Would the new ruling apply retroactively? Would the guidelines be toast?


The legal community waited for later rulings to clarify this. Last week's Booker and Fanfan decision showed a court making a results-oriented decision. Rather than throw the guidelines out or saddle them with onerous requirements, a thin majority of the court instead decided, , as Justice Steve Breyer wrote, to determine "what Congress would have intended" — and they believed that Congress would have preferred that the court, given its recent rulings, make the guidelines advisory, not mandatory.

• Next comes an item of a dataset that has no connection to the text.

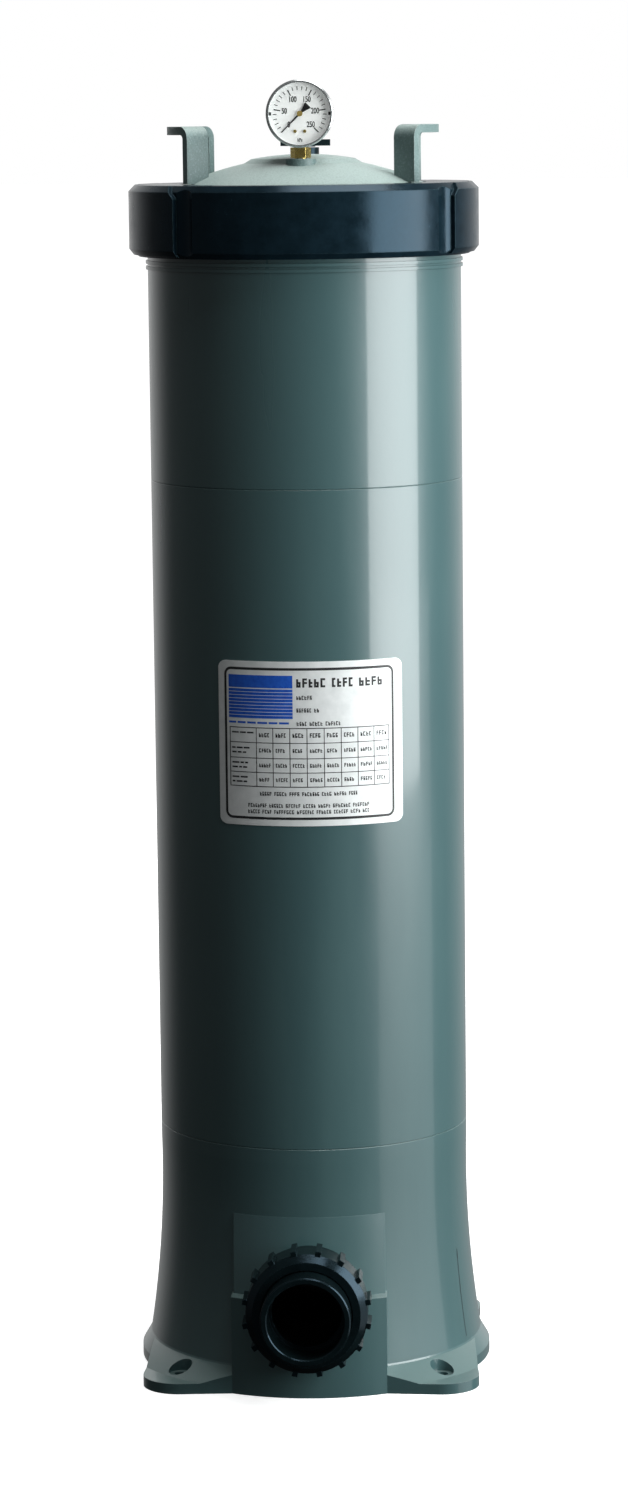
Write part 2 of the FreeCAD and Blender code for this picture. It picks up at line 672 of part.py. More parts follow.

Big problem: Even if the court was right about the intent of those who passed 1984 law, this Congress can pass a law that says it wants the guidelines to be mandatory. Then Booker won't mean anything. Further prosecutions simply will require that juries rule on all factors leading to a sentence.


In civics class, your teacher told you about the balance of power. The executive, legislative and judicial branches compete, and no one branch has the power to weaken the others. Your teacher never told you about the victims. Or the mess that can ensue.


Decaces ago, judges chose to get around laws they didn't like — they were acting like lawmakers. Then lawmakers passed laws that set sentences for trials they'll never see. Judges acted like lawmakers, then lawmakers acted like judges. Hanging judges.


Eric Sterling doesn't get the hostility that congressional Republicans feel toward federal judges. Since 1980, he notes, there have only been two years when a Democratic president could name judges, and Democrats ruled the confirmation process. As a result, the overwhelming majority of federal judges are "Republican-vetted," Sterling noted.


Congressional activism is not an improvement over judicial activism. It is a marriage of bad government with big government — resulting in big, bad government. It replaces judges choosing which laws they want to enforce with lawmakers sentencing people they will never see.